Потомок древнего знатного рода Харви Иквортских из Саффолка, он был младшим сыном и не имел права наследовать родовое владение, доставшееся старшему брату. Ему пришлось самому думать о своем будущем. Как и для многих младших сыновей дворян, выход был в женитьбе на богатой невесте. И когда представилась возможность стать мужем состоятельной вдовы графини Саутгэмптон, он не долго раздумывал. Препятствием на его пути стал ее сын, молодой граф Саутгэмптон. Его отнюдь не привлекала перспектива оказаться в положении приемного сына человека, по возрасту более подходящего ему в братья или друзья. Он пробовал протестовать. Но молодой Уильям в глазах графини обладал несомненным достоинством — был отличным воином, участником сражения с испанской армадой и знаменитой битвы при Кадисе, служил на кораблях королевского флота, контролировавшего морские пути у Азорских островов. В 1599 году он добился согласия на брак. Спустя несколько лет, в 1607 году, графиня внезапно умерла. Вместе с наследством к вдовцу перешел и семейный архив, где он нашел сонеты, которые отнес издателю. Мистер Торп, чрезвычайно благодарный сэру Уильяму Харви, пишет посвящение, называя его «единственным, которому обязаны своим появлением» сонеты, то есть считает его тем, кто содействовал их публикации.
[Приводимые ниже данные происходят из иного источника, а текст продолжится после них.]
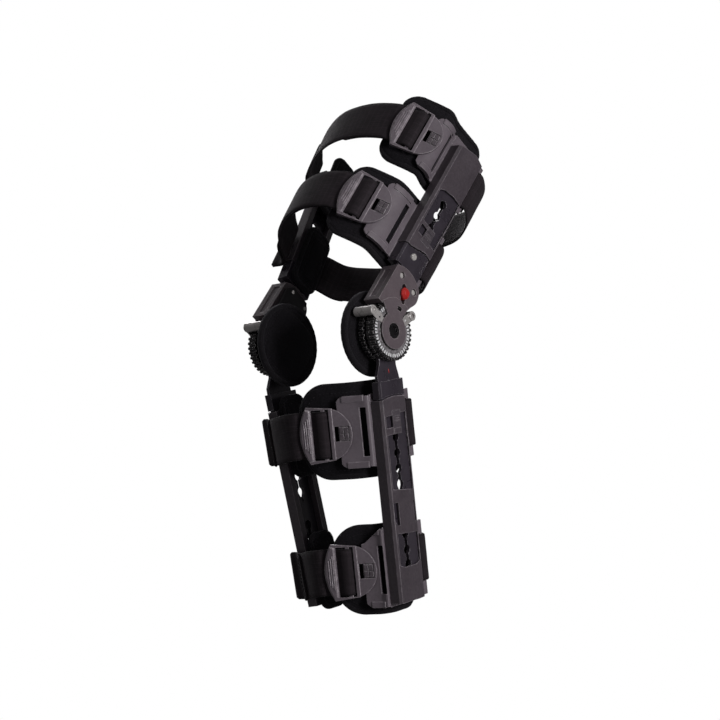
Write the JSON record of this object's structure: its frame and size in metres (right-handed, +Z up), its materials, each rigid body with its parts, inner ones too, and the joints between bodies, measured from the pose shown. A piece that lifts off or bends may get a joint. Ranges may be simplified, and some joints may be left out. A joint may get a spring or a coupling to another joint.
{
  "type": "hinged knee brace",
  "caption": "Post-operative knee brace: two hinged telescoping uprights with range stops and hinge locks, foam pads, and straps closed by quick-release buckles.",
  "frame": {"origin": "on the knee hinge axis, midway between the two hinges", "axes": "+X lateral (towards the side that carries the buckles), -Y anterior, +Y posterior, +Z up; the calf half hangs along -Z and the thigh half is bent back 46 degrees"},
  "size_m": [0.2179, 0.2974, 0.5522],
  "materials": {
    "shell_plastic": "moulded satin dark grey",
    "cuff_plastic": "moulded satin dark grey",
    "buckle_plastic": "moulded satin dark grey",
    "tab_plastic": "moulded dark grey",
    "button_plastic": "moulded satin dark grey",
    "housing_plastic": "moulded satin dark grey",
    "bar_metal": "dark powder coat",
    "plate_metal": "dark powder coat",
    "dial_metal": "black coated",
    "scale_print": "silver white scale with dark ticks",
    "rivet_steel": "brushed",
    "bolt_steel": "black oxide",
    "stop_metal": "satin",
    "lock_red": "red",
    "strap_webbing": "black loop-faced webbing",
    "pad_fabric": "black brushed fabric over foam"
  },
  "bodies": {
    "calf_frame": {"lat_inner_dial": "dial_metal", "lat_lower_arm": "bar_metal", "lat_outer_dial": "dial_metal", "lat_scale_ring": "scale_print", "med_inner_dial": "dial_metal", "med_lower_arm": "bar_metal", "med_outer_dial": "dial_metal", "med_scale_ring": "scale_print", "pivot_bolts": "bolt_steel"},
    "thigh_frame": {"housing_rivets": "rivet_steel", "lat_condyle_pad": "pad_fabric", "lat_inner_plate": "plate_metal", "lat_upper_bar": "bar_metal", "lat_upper_housing": "housing_plastic", "med_condyle_pad": "pad_fabric", "med_inner_plate": "plate_metal", "med_upper_bar": "bar_metal", "med_upper_housing": "housing_plastic"},
    "lat_extension_stop_arm": {"lat_extension_stop": "stop_metal"},
    "lat_flexion_stop_arm": {"lat_flexion_stop": "stop_metal"},
    "lat_lock_slider": {"lat_hinge_lock": "lock_red"},
    "med_extension_stop_arm": {"med_extension_stop": "stop_metal"},
    "med_flexion_stop_arm": {"med_flexion_stop": "stop_metal"},
    "med_lock_slider": {"med_hinge_lock": "lock_red"},
    "lat_calf_slider": {"lat_calf_shell": "shell_plastic", "calf_lower_buckle": "buckle_plastic", "calf_lower_cuff": "cuff_plastic", "calf_lower_front_strap": "strap_webbing", "calf_lower_rear_strap": "strap_webbing", "calf_upper_buckle": "buckle_plastic", "calf_upper_cuff": "cuff_plastic", "calf_upper_front_strap": "strap_webbing", "calf_upper_rear_strap": "strap_webbing", "lat_calf_upper_pad": "pad_fabric", "lat_calf_lower_pad": "pad_fabric"},
    "med_calf_slider": {"med_calf_shell": "shell_plastic", "med_calf_upper_pad": "pad_fabric", "med_calf_lower_pad": "pad_fabric"},
    "lat_thigh_slider": {"lat_thigh_shell": "shell_plastic", "thigh_lower_buckle": "buckle_plastic", "thigh_lower_cuff": "cuff_plastic", "thigh_lower_front_strap": "strap_webbing", "thigh_lower_rear_strap": "strap_webbing", "thigh_upper_buckle": "buckle_plastic", "thigh_upper_cuff": "cuff_plastic", "thigh_upper_front_strap": "strap_webbing", "thigh_upper_rear_strap": "strap_webbing", "lat_thigh_upper_pad": "pad_fabric", "lat_thigh_lower_pad": "pad_fabric"},
    "med_thigh_slider": {"med_thigh_shell": "shell_plastic", "med_thigh_upper_pad": "pad_fabric", "med_thigh_lower_pad": "pad_fabric"},
    "lat_calf_release": {"lat_calf_button": "button_plastic"},
    "lat_thigh_release": {"lat_thigh_button": "button_plastic"},
    "med_calf_release": {"med_calf_button": "button_plastic"},
    "med_thigh_release": {"med_thigh_button": "button_plastic"},
    "calf_upper_release_tab": {"calf_upper_tab": "tab_plastic"},
    "calf_lower_release_tab": {"calf_lower_tab": "tab_plastic"},
    "thigh_lower_release_tab": {"thigh_lower_tab": "tab_plastic"},
    "thigh_upper_release_tab": {"thigh_upper_tab": "tab_plastic"}
  },
  "joints": [
    {"name": "knee_flexion", "type": "hinge", "parent": "thigh_frame", "child": "calf_frame", "pos_m": [0, 0, 0], "axis": [1, 0, 0], "range_deg": [-46, 74]},
    {"name": "lat_flexion_stop_set", "type": "hinge", "parent": "thigh_frame", "child": "lat_flexion_stop_arm", "pos_m": [0, 0, 0], "axis": [1, 0, 0], "range_deg": [-78, 0]},
    {"name": "lat_extension_stop_set", "type": "hinge", "parent": "thigh_frame", "child": "lat_extension_stop_arm", "pos_m": [0, 0, 0], "axis": [1, 0, 0], "range_deg": [-12, 36]},
    {"name": "lat_lock_slide", "type": "slide", "parent": "thigh_frame", "child": "lat_lock_slider", "axis": [0, 0.4226, 0.9063], "range_m": [-0.004, 0.004]},
    {"name": "med_flexion_stop_set", "type": "hinge", "parent": "thigh_frame", "child": "med_flexion_stop_arm", "pos_m": [0, 0, 0], "axis": [1, 0, 0], "range_deg": [-78, 0]},
    {"name": "med_extension_stop_set", "type": "hinge", "parent": "thigh_frame", "child": "med_extension_stop_arm", "pos_m": [0, 0, 0], "axis": [1, 0, 0], "range_deg": [-12, 36]},
    {"name": "med_lock_slide", "type": "slide", "parent": "thigh_frame", "child": "med_lock_slider", "axis": [0, 0.4226, 0.9063], "range_m": [-0.004, 0.004]},
    {"name": "lat_calf_length", "type": "slide", "parent": "calf_frame", "child": "lat_calf_slider", "axis": [-0.0698, 0, -0.9976], "range_m": [0, 0.04]},
    {"name": "lat_thigh_length", "type": "slide", "parent": "thigh_frame", "child": "lat_thigh_slider", "axis": [0.1132, 0.7147, 0.6902], "range_m": [0, 0.04]},
    {"name": "lat_calf_release_press", "type": "slide", "parent": "lat_calf_slider", "child": "lat_calf_release", "axis": [-0.9976, 0, 0.0698], "range_m": [0, 0.0012]},
    {"name": "lat_thigh_release_press", "type": "slide", "parent": "lat_thigh_slider", "child": "lat_thigh_release", "axis": [-0.9936, 0.0814, 0.0786], "range_m": [0, 0.0012]},
    {"name": "med_calf_length", "type": "slide", "parent": "calf_frame", "child": "med_calf_slider", "axis": [0.0698, 0, -0.9976], "range_m": [0, 0.04]},
    {"name": "med_thigh_length", "type": "slide", "parent": "thigh_frame", "child": "med_thigh_slider", "axis": [-0.1132, 0.7147, 0.6902], "range_m": [0, 0.04]},
    {"name": "med_calf_release_press", "type": "slide", "parent": "med_calf_slider", "child": "med_calf_release", "axis": [0.9976, 0, 0.0698], "range_m": [0, 0.0012]},
    {"name": "med_thigh_release_press", "type": "slide", "parent": "med_thigh_slider", "child": "med_thigh_release", "axis": [0.9936, 0.0814, 0.0786], "range_m": [0, 0.0012]},
    {"name": "calf_upper_tab_press", "type": "hinge", "parent": "lat_calf_slider", "child": "calf_upper_release_tab", "pos_m": [0.03558, -0.04613, -0.09875], "axis": [0.0698, 0, 0.9976], "range_deg": [0, 4]},
    {"name": "calf_lower_tab_press", "type": "hinge", "parent": "lat_calf_slider", "child": "calf_lower_release_tab", "pos_m": [0.03357, -0.03873, -0.24697], "axis": [0.0698, 0, 0.9976], "range_deg": [0, 4]},
    {"name": "thigh_lower_tab_press", "type": "hinge", "parent": "lat_thigh_slider", "child": "thigh_lower_release_tab", "pos_m": [0.07044, 0.03166, 0.13382], "axis": [0.1132, 0.7147, 0.6902], "range_deg": [0, 4]},
    {"name": "thigh_upper_tab_press", "type": "hinge", "parent": "lat_thigh_slider", "child": "thigh_upper_release_tab", "pos_m": [0.08999, 0.11307, 0.19989], "axis": [0.1132, 0.7147, 0.6902], "range_deg": [0, 4]}
  ],
  "couplings": [
    {"joint": "med_calf_length", "follows": "lat_calf_length", "ratio": 1},
    {"joint": "med_thigh_length", "follows": "lat_thigh_length", "ratio": 1}
  ]
}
Но как оказались сочиненные Шекспиром сонеты в архиве семьи Саутгэмптон? Ответ прост. Давно установлено, что в молодые годы Шекспир дружил с лордом Саутгэмптоном и пользовался его покровительством (ему посвящены две поэмы Шекспира). Известно также, что поэт во время создания сонетов, в начале 90-х годов XVI столетия, сблизился с кружком молодых аристократов, любителей театра, одним из которых и был граф Саутгэмптон. Можно представить, что в его дворце друзья развлекались, слушали итальянскую музыку, а возможно, и читали сонеты. Тем более что «прекрасный юноша», воспетый в них, и есть молодой хозяин дворца, друг поэта (в эпоху Возрождения такая дружба между мужчинами, основанная на духовном чувстве, была обычным явлением, в частности, у гуманистов, и культивировалась в их среде. Неслучайно тема дружбы занимает такое большое место и в пьесах Шекспира: дружба Гамлета с Горацио, Ромео с Меркуцио, Валентина с Протеем и т. д.). И те, кто пытался разгадать тайну «У. X.», часто допускали ошибку, отождествляя героя сонетов с тем, кому они были посвящены.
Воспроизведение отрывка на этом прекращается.